Service throughout was very efficient and switched on, with water topping up competently monitored throughout from a small army of bright staff although in some cases, staff appeared to want to deliver explanations and leave as humanly quickly as possible. The acoustics is also quite a new experience as the high brick walls and stone floor does mean that if you are in an enclave as I was, it serves as an amplifier to the sound of other corner tables as if you were on the whispering balcony of St Pauls Cathedral, the reverberation being that loud. However, the design is certainly eye-catching.
Overall, my meal came to £71 with no drinks or coffee which represented fair value for what was had. You can expect in the region of £130 per person if you come on a romantic trip with pre-dinner drinks and economically chosen wine.
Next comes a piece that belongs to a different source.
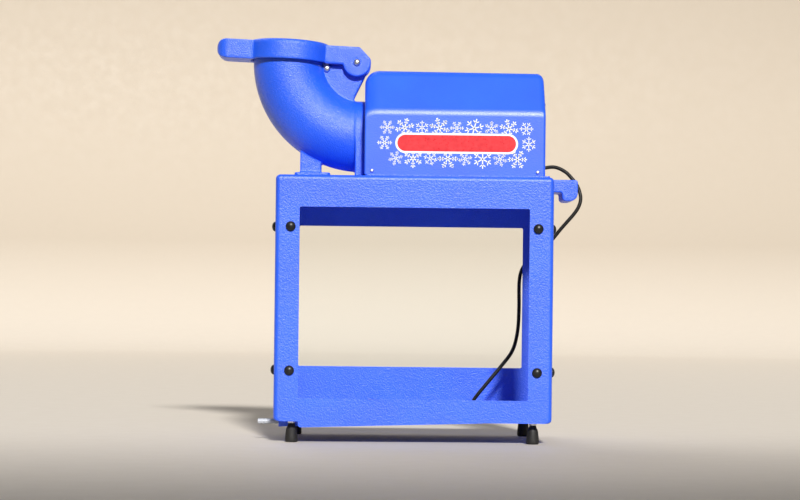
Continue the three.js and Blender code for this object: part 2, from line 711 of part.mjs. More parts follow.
function addMotor() {
  const { left, right, radius, wall } = MOTOR;
  const along = new THREE.Vector3(1, 0, 0);
  const start = new THREE.Vector3(DISC.right + GAP, 0, AXIS_Z);
  const at = (x) => x - start.x;
  const shaftProfile = [
    [0, 0],
    [14, 0],
    [14, 8],
    [SHAFT_RADIUS, 8],
    [SHAFT_RADIUS, at(left + 26)],
    [42, at(left + 26)],
    [42, at(right - 30)],
    [SHAFT_RADIUS, at(right - 30)],
    [SHAFT_RADIUS, at(214)],
    [0, at(214)],
  ];
  add("motor_shaft", turned(shaftProfile, start, along, 16), STEEL);

  const can = rodAlongX(radius, left, right, 0, AXIS_Z, 14);
  const cavity = rodAlongX(radius - wall, left + wall, right - wall, 0, AXIS_Z, 14);
  const seat = rodAlongX(BEARING_RADIUS + GAP, left - 1, right + 1, 0, AXIS_Z, 8);
  const saddle = box(left + 20, right - 20, -45, 45, BASE_PLATE_TOP + GAP, AXIS_Z - 48);
  const relief = box(left + 40, right - 40, -46, 46, BASE_PLATE_TOP, AXIS_Z - radius - 4);
  add("motor_case", cut(join(can, saddle), cavity, seat, relief), MOTOR_PAINT);

  for (const [name, x] of [["front_bearing", left - 2], ["rear_bearing", right - 6]]) {
    const ring = rodAlongX(BEARING_RADIUS, x, x + 8, 0, AXIS_Z, 8);
    const hole = rodAlongX(SHAFT_RADIUS + GAP, x - 1, x + 9, 0, AXIS_Z, 8);
    add(name, cut(ring, hole), STEEL);
  }

  const hub = rodAlongX(14, 190, 204, 0, AXIS_Z, 8);
  const fanBlades = Array.from({ length: FAN_BLADES }, (_, i) => {
    const blade = new THREE.BoxGeometry(16, 2, 40);
    blade.rotateZ(0.7);
    blade.translate(197, 0, 32);
    blade.rotateX((i * 2 * Math.PI) / FAN_BLADES);
    blade.translate(0, 0, AXIS_Z);
    return solidOf(blade);
  });
  const hole = rodAlongX(SHAFT_RADIUS + GAP, 180, 212, 0, AXIS_Z, 8);
  add("cooling_fan", cut(join(hub, ...fanBlades), hole), BLACK_PLASTIC);
}

// ---------------------------------------------------------------- hood and base plate
function addBasePlate() {
  const plan = roundedRectangle(-97, 264, -131, 131, [4, 4, 4, 4]);
  const plate = slabAlongZ(plan, CABINET_TOP + GAP, BASE_PLATE_TOP, 3);
  const hole = box(CHUTE.x0, CHUTE.x1, -CHUTE.halfDepth, CHUTE.halfDepth, CABINET_TOP, BASE_PLATE_TOP + 1);
  add("base_plate", cut(plate, hole), BLUE);
}

// The hood's section: upright sides, a shoulder bent back to a flat top, all bends rounded.
function hoodSection(inset) {
  const half = HOOD.halfDepth - inset;
  const top = HOOD.top - inset;
  const topHalf = HOOD.halfDepth - HOOD.shoulder - inset * 0.4;
  const bottom = BASE_PLATE_TOP + GAP - (inset ? 1 : 0);
  const bend = 16;
  const shape = new THREE.Shape();
  shape.moveTo(-half, bottom);
  shape.lineTo(half, bottom);
  shape.lineTo(half, HOOD.bendZ - bend);
  shape.quadraticCurveTo(half, HOOD.bendZ, half - bend * 0.7, HOOD.bendZ + bend);
  shape.lineTo(topHalf + bend * 0.7, top - bend);
  shape.quadraticCurveTo(topHalf, top, topHalf - bend, top);
  shape.lineTo(bend - topHalf, top);
  shape.quadraticCurveTo(-topHalf, top, -topHalf - bend * 0.7, top - bend);
  shape.lineTo(bend * 0.7 - half, HOOD.bendZ + bend);
  shape.quadraticCurveTo(-half, HOOD.bendZ, -half, HOOD.bendZ - bend);
  return shape;
}

function hoodElevation(inset) {
  const left = HOOD.left + inset;
  const right = HOOD.right - inset;
  const top = HOOD.top - inset;
  const bottom = BASE_PLATE_TOP - (inset ? 1 : 0);
  const leftRound = 28 - inset;
  const rightRound = 12 - inset;
  const shape = new THREE.Shape();
  shape.moveTo(left, bottom);
  shape.lineTo(right, bottom);
  shape.lineTo(right, HOOD.bendZ + 30);
  shape.lineTo(right - DRAFT, top - rightRound);
  shape.quadraticCurveTo(right - DRAFT, top, right - DRAFT - rightRound, top);
  shape.lineTo(left + leftRound, top);
  shape.absarc(left + leftRound, top - leftRound, leftRound, Math.PI / 2, Math.PI, false);
  return shape;
}

function hoodBlock(inset) {
  const { left, right, halfDepth } = HOOD;
  return slabAlongX(hoodSection(inset), left + inset, right - inset, 4).intersect(
    slabAlongY(hoodElevation(inset), inset - halfDepth, halfDepth - inset, 6),
  );
}

const HOOD_SCREWS = [["left", -84], ["right", 240]];
const SWITCH = { x: 190, z: 590, halfWidth: 11, halfHeight: 15 };
const LOUVRES = { count: 5, pitch: 16, bottom: 600, halfDepth: 55, height: 5 };

function addHood() {
  const { left, right, halfDepth } = HOOD;
  const shell = cut(hoodBlock(0), hoodBlock(SHEET));
  const mouth = rodAlongX(ELBOW_BORE, left - 1, left + SHEET + 1, 0, AXIS_Z, 14);
  const screwHoles = HOOD_SCREWS.map(([, x]) =>
    rodAlongY(2 + GAP, -halfDepth - 1, -halfDepth + SHEET + 1, x, SCREW_Z, 4),
  );
  const vents = Array.from({ length: LOUVRES.count }, (_, i) => {
    const z = LOUVRES.bottom + i * LOUVRES.pitch;
    const slot = roundedRectangle(-LOUVRES.halfDepth, LOUVRES.halfDepth, z, z + LOUVRES.height, [2, 2, 2, 2]);
    return slabAlongX(slot, right - 10, right + 1, 2);
  });
  const { x, z, halfWidth, halfHeight } = SWITCH;
  const switchHole = box(
    x - halfWidth - GAP,
    x + halfWidth + GAP,
    halfDepth - SHEET - 1,
    halfDepth + 1,
    z - halfHeight - GAP,
    z + halfHeight + GAP,
  );
  const cordHole = rodAlongY(
    RELIEF_NECK + GAP,
    halfDepth - SHEET - 1,
    halfDepth + 1,
    CORD_EXIT.x,
    CORD_EXIT.z,
    6,
  );
  add("hood", cut(shell, mouth, ...screwHoles, ...vents, switchHole, cordHole), BLUE);
}

const SCREW_Z = 527;

function addHoodScrews() {
  const profile = [
    [0, -8],
    [2, -8],
    [2, GAP],
    [4, GAP],
    [3.4, 2],
    [0, 2.6],
  ];
  for (const [name, x] of HOOD_SCREWS) {
    const place = new THREE.Vector3(x, -HOOD.halfDepth, SCREW_Z);
    const forward = new THREE.Vector3(0, -1, 0);
    add(`hood_screw_${name}`, turned(profile, place, forward, 10), STEEL);
  }
}

function addIceChute() {
  const { x0, x1, halfDepth, bottom } = CHUTE;
  const top = BASE_PLATE_TOP;
  const outer = box(x0 + GAP, x1 - GAP, -halfDepth + GAP, halfDepth - GAP, bottom, top);
  const inner = box(
    x0 + GAP + SHEET,
    x1 - GAP - SHEET,
    -halfDepth + GAP + SHEET,
    halfDepth - GAP - SHEET,
    bottom - 1,
    top + 1,
  );
  add("ice_chute", cut(outer, inner), STEEL);
}

// ---------------------------------------------------------------- power switch
function addSwitch() {
  const { x, z, halfWidth, halfHeight } = SWITCH;
  const face = HOOD.halfDepth;
  const bezel = box(x - 14, x + 14, face + GAP, face + 3, z - 19, z + 19);
  const body = box(x - halfWidth, x + halfWidth, face - 22, face + 1, z - halfHeight, z + halfHeight);
  const well = box(x - 8, x + 8, face - 10, face + 4, z - 13, z + 13);
  add("switch_body", cut(join(bezel, body), well), BLACK_PLASTIC);

  const rocker = new THREE.Shape();
  rocker.moveTo(-5, 0);
  rocker.lineTo(5, 0);
  rocker.lineTo(12, 8);
  rocker.quadraticCurveTo(0, 5.5, -12, 8);
  const geometry = extrude(rocker, 15, 5);
  const upright = new THREE.Matrix4().makeBasis(
    new THREE.Vector3(0, 0, 1),
    new THREE.Vector3(0, 1, 0),
    new THREE.Vector3(-1, 0, 0),
  );
  geometry.applyMatrix4(upright);
  geometry.translate(7.5, -2, 0);
  const mesh = add("switch_rocker", solidOf(geometry), BLACK_PLASTIC);
  mesh.position.set(x, face - 3, z);
  mesh.rotation.x = ROCKER_REST;
}

const ROCKER_REST = THREE.MathUtils.degToRad(9);

// ---------------------------------------------------------------- power cord
const RELIEF_NECK = 8;

function addStrainRelief() {
  const profile = [
    [0, -SHEET - 6],
    [RELIEF_NECK, -SHEET - 6],
    [RELIEF_NECK, GAP],
    [11, GAP],
    [11, 4],
    [9, 5],
    [CORD_RADIUS + 1.6, RELIEF_LENGTH],
    [0, RELIEF_LENGTH],
  ];
  const place = new THREE.Vector3(CORD_EXIT.x, HOOD.halfDepth, CORD_EXIT.z);
  add("strain_relief", turned(profile, place, new THREE.Vector3(0, 1, 0), 12), BLACK_RUBBER);
}

// The lead from the strain relief, past the side handle, in through the serving opening at the
// rear and down to the floor of the cabinet.
const LEAD = [
  [225, 161.3, 542],
  [225, 171, 542],
  [227.4, 182.9, 543],
  [234.1, 192.9, 545],
  [244.1, 199.6, 548],
  [256, 202, 550.8],
  [275.3, 201.5, 554.5],
  [300.3, 199, 556.5],
  [321.2, 195, 547],
  [335.7, 190.5, 532.3],
  [345.9, 186, 517.5],
  [351.8, 182, 500.6],
  [352.7, 179.5, 488],
  [348.3, 177, 473],
  [338.9, 176, 458.3],
  [324.4, 175, 441.4],
  [310, 175, 424.6],
  [295.6, 175, 406.5],
  [279, 175, 388.5],
  [261, 175.3, 373],
  [247, 175.3, 361.5],
  [236, 174.3, 349.5],
  [228.5, 168.5, 334],
  [225, 158, 314],
  [224, 146, 290],
  [223.5, 133, 262],
  [219.5, 110, 213],
  [207.9, 87, 174.1],
  [183.1, 66, 141.5],
  [152.5, 46, 106],
  [131, 30, 80.5],
  [119.5, 15.5, 64],
  [110.6, 0, 54.8],
];
// The short free end, from the coil to the plug.
const TAIL = [
  [9.6, 40, 53.5],
  [11.8, 51.8, 53],
  [9.4, 64, 52.6],
  [2.4, 74.4, 52.4],
  [-8, 81.4, 52.4],
  [-20.2, 83.8, 52.4],
  [-33, 83.8, 52.4],
  [-46, 83.8, 52.4],
];

function cordTube(route, steps) {
  const curve = new THREE.CatmullRomCurve3(
    route.map(([x, y, z]) => new THREE.Vector3(x, y, z)),
    false,
    "centripetal",
  );
  const geometry = new THREE.ExtrudeGeometry(circle(0, 0, CORD_RADIUS), {
    steps,
    curveSegments: CORD_SIDES / 2,
    extrudePath: curve,
    bevelEnabled: false,
  });
  return solidOf(geometry);
}

function addCord() {
  add("cord_lead", cordTube(LEAD, 52), BLACK_RUBBER, cordSet);
  add("cord_tail", cordTube(TAIL, 10), BLACK_RUBBER, cordSet);

  const { x, y, radius, halfWidth, height } = COIL;
  const base = FLOOR_TOP + GAP;
  const ring = [
    [radius - halfWidth, 0],
    [radius + halfWidth, 0],
    [radius + halfWidth, height],
    [radius - halfWidth, height],
    [radius - halfWidth, 0],
  ];
  const up = new THREE.Vector3(0, 0, 1);
  add("cord_coil", turned(ring, new THREE.Vector3(x, y, base), up, 32), BLACK_RUBBER, cordSet);
}

function addPlug() {
  const [endX, endY] = TAIL[TAIL.length - 1];
  const plugZ = FLOOR_TOP + GAP + 12;
  const back = endX - GAP;
  const bodyShape = roundedRectangle(endY - 13, endY + 13, plugZ - 12, plugZ + 12, [6, 6, 9, 9]);
  const body = slabAlongX(bodyShape, back - 40, back - 8, 3);
  const gripShape = roundedRectangle(endY - 7, endY + 7, FLOOR_TOP + GAP, plugZ + 5, [3, 3, 5, 5]);
  const grip = slabAlongX(gripShape, back - 12, back, 3);
  const blades = [-6.3, 6.3].map((offset) =>
    box(back - 56, back - 38, endY + offset - 0.8, endY + offset + 0.8, plugZ - 2, plugZ + 4.3),
  );
  const ground = rodAlongX(2.4, back - 59, back - 38, endY, plugZ - 7.5, 5);
  add("plug", join(body, grip, ...blades, ground), BLACK_RUBBER, cordSet);
}

// ---------------------------------------------------------------- assembly
addCabinet();
addWindowFasteners();
addFloor();
addSump();
addFeet();
addSideHandle();
addElbow();
addHingeWeb();
addStopScrew();
addLid();
addPusher();
addHingePin();
addShaverHousing();
addCutter();
addMotor();
addBasePlate();
addHood();
addHoodScrews();
addIceChute();
addSwitch();
addStrainRelief();
addCord();
addPlug();

// The origin goes to the bottom centre of the machine's box, measured without its cord.
machine.updateMatrixWorld(true);
const extent = new THREE.Box3().setFromObject(machine, true);
const centre = extent.getCenter(new THREE.Vector3());
machine.add(cordSet);
machine.position.set(-centre.x, -centre.y, -extent.min.z);

export default machine;
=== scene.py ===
"""Shaved ice machine: the looks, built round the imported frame. Metres, in the row frame.

Positions are written in millimetres about the cabinet's own centre line (x, y) and the design's
datum (z), just above the resting surface, and go through at() to the row frame.
"""
import math

import bmesh
import bpy
from mathutils import Matrix, Vector


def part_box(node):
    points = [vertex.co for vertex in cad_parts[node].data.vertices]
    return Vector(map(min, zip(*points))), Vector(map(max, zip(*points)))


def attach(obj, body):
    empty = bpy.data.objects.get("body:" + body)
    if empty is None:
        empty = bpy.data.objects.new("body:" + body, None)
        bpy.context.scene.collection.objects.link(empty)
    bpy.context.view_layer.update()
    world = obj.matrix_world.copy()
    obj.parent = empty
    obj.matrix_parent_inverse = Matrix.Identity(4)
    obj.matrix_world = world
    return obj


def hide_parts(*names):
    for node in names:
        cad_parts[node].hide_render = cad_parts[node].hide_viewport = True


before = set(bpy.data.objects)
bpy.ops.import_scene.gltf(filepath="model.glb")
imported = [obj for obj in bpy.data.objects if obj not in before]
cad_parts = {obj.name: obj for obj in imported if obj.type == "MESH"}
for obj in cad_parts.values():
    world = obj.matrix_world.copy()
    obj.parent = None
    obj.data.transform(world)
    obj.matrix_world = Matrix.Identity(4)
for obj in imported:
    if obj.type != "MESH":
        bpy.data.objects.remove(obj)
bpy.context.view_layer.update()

MM = 0.001


# The cabinet's centre line and the datum in the row frame. The deck's top is DECK_HEIGHT above it.
DECK_HEIGHT = 516.0
PANEL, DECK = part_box("front_panel"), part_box("top_deck")
ORIGIN = Vector((
    (PANEL[0].x + PANEL[1].x) / 2, (DECK[0].y + DECK[1].y) / 2, DECK[1].z - DECK_HEIGHT * MM
))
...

This is a distinct restaurant with skilled designs and no question of hard graft that has gone into this venue and menu, all with creative flare, but with some clashes within the dishes for me making this meal a minor disappointment but with some very good moments in the mix. On a miscellaneous note, the shortest menu I had, took just under 2 hours, (the staff being kind enough to oblige my table in the first place being so unavoidably late) and sped up service so I could get on the road in quicker time, meaning, give yourself a wide berth here if you are going for any of the longer menus with plenty of space for the fully 10-course tasting menu. If you are having the latter at lunch, frankly, I would ensure you have written-off the rest of the afternoon to properly enjoy. Whenever I am in Nottingham next, I will try here again to give another go and try to make that in the warmer months to see the garden in more of its summer glory.